A 2022 paper found that the Neanderthal population was absorbed into that of Homo sapiens. The research of Li and his colleagues validates this notion, and several other curious findings, such as the disappearing Neanderthal Y chromosome.

“The assimilation of Neanderthals into modern human populations as they spread throughout Eurasia would have effectively increased the size of modern human populations while simultaneously decreasing the size of an already at-risk Neanderthal population,” the team writes.

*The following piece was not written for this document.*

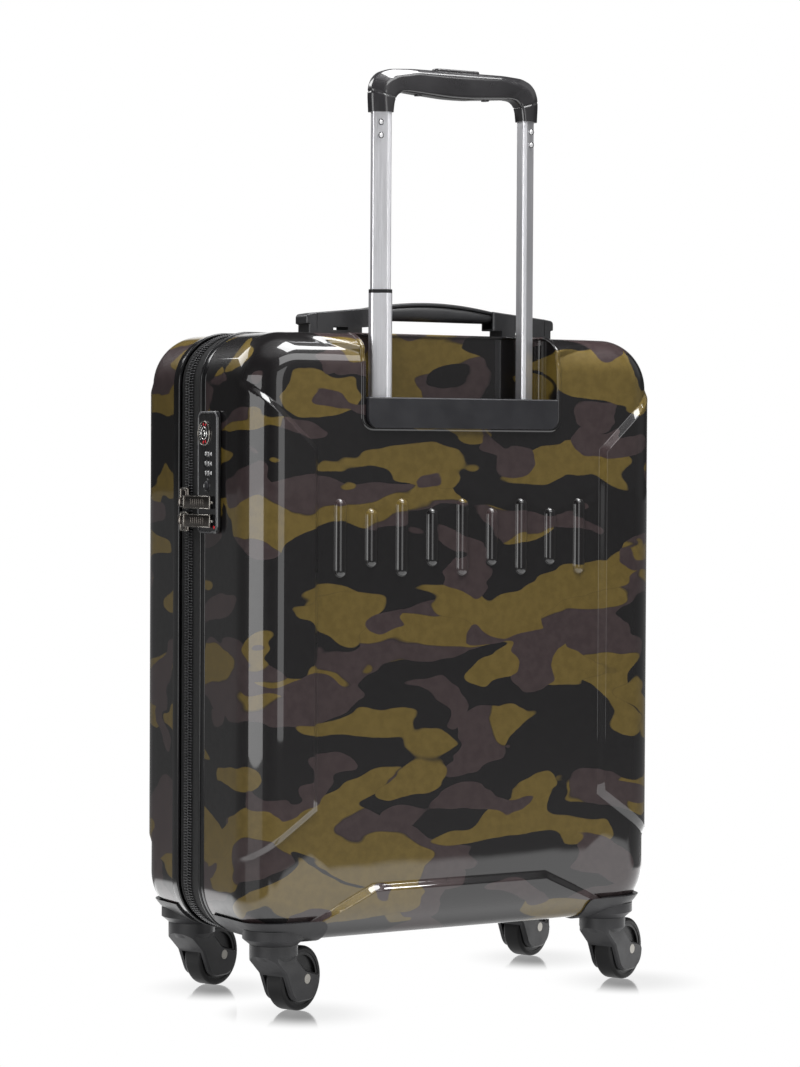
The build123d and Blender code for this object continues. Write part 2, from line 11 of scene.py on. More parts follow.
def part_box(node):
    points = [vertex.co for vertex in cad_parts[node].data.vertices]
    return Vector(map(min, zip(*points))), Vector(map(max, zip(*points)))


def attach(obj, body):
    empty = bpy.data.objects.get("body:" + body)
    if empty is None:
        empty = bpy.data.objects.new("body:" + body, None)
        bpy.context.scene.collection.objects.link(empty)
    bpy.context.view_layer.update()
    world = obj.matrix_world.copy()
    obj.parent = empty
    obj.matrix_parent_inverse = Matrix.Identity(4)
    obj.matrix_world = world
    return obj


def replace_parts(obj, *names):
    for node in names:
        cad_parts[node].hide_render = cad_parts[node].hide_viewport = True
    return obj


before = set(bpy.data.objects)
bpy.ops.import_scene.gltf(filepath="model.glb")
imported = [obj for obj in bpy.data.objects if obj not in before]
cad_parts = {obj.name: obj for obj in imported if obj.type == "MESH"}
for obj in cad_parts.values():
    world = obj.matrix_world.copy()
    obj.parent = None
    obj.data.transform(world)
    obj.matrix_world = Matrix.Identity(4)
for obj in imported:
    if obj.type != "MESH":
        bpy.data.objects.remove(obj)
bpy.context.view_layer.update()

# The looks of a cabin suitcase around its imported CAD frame. Metres, in the CAD's own frame:
# +Z up, -Y the rear face with the telescopic handle, -X the lock side, +X the hinge side.

MM = 0.001

# ---- sizes taken from the frame ----

rear_low, rear_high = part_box("rear_shell")
FRONT_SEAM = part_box("front_shell")[0].y
HALF_W = rear_high.x
HALF_H = (rear_high.z - rear_low.z) / 2
MID_Z = (rear_high.z + rear_low.z) / 2
DEPTH = -rear_low.y
REAR_SEAM = rear_high.y
CORNER_R = 42 * MM
EDGE_R = 30 * MM
STEP = 4.3 * MM
WALL = 2.2 * MM
BEVEL = 6.0 * MM
EDGE_START = EDGE_R * (1 - math.cos(math.radians(45)))  # how far in the rounded edge is half turned

# Lowered field between the raised panels: its right half in millimetres, from the bottom up
FIELD_HALF = [
    (84, 104), (123, 86), (170, 64), (230, 40), (230, 100), (192, 127), (136, 166),
    (136, 458), (167, 487), (205, 520), (230, 560), (186, 560), (138, 546), (94, 533),
]

# Handle recess in the rear shell
housing_low, housing_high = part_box("trolley_housing")
RECESS_HALF = housing_high.x + 3 * MM
RECESS_FLOOR = housing_low.z
RECESS_BACK = housing_high.y + 0.6 * MM
RECESS_CORNER = 9 * MM
RECESS_BACK_R = 12 * MM

# The four casters, as their nodes' names begin
CORNERS = [f"{a}_{b}" for a in ("rear", "front") for b in ("left", "right")]

# Opening behind the lock
LOCK_ROOM_Y = -40 * MM
LOCK_ROOM_Z = (415 * MM, 482 * MM)


# ---- materials ----


class Nodes:
    """Short helpers for adding and wiring the nodes of one tree."""

    def __init__(self, tree):
        self.tree = tree

    def add(self, kind, **settings):
        node = self.tree.nodes.new(kind)
        for key, value in settings.items():
            setattr(node, key, value)
        return node

    def feed(self, socket, value):
        if isinstance(value, bpy.types.NodeSocket):
            self.tree.links.new(value, socket)
        elif isinstance(value, tuple) and len(value) == 3 and socket.type == "RGBA":
            socket.default_value = (*value, 1)
        else:
            socket.default_value = value

    def made(self, kind, *values, output=0, **settings):
        """A new node's output, with values or links fed to its first inputs."""
        node = self.add(kind, **settings)
        for socket, value in zip(list(node.inputs), values):
            self.feed(socket, value)
        return node.outputs[output] if node.outputs else None

    def math(self, operation, a, b=0.0):
        return self.made("ShaderNodeMath", a, b, operation=operation)

    def vector(self, operation, a, b=(0, 0, 0), output=0):
        return self.made("ShaderNodeVectorMath", a, b, operation=operation, output=output)

    def dot(self, a, b):
        return self.vector("DOT_PRODUCT", a, b, "Value")

    def span(self, value, low, high, to_low=0.0, to_high=1.0):
        """value between low and high as a smooth step between two results."""
        values = (value, low, high, to_low, to_high)
        return self.made("ShaderNodeMapRange", *values, interpolation_type="SMOOTHSTEP")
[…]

“Our finding that the effective population size of Neanderthals was likely even smaller than previously estimated would only hasten the assimilation process, and the replacement of the Y chromosome and mitochondrial DNA in late Neanderthals by modern humans may have marked an irrevocable path toward the disappearance of one of the few remaining hominin lineages that coexisted with modern humans.”

The research has been published in Science.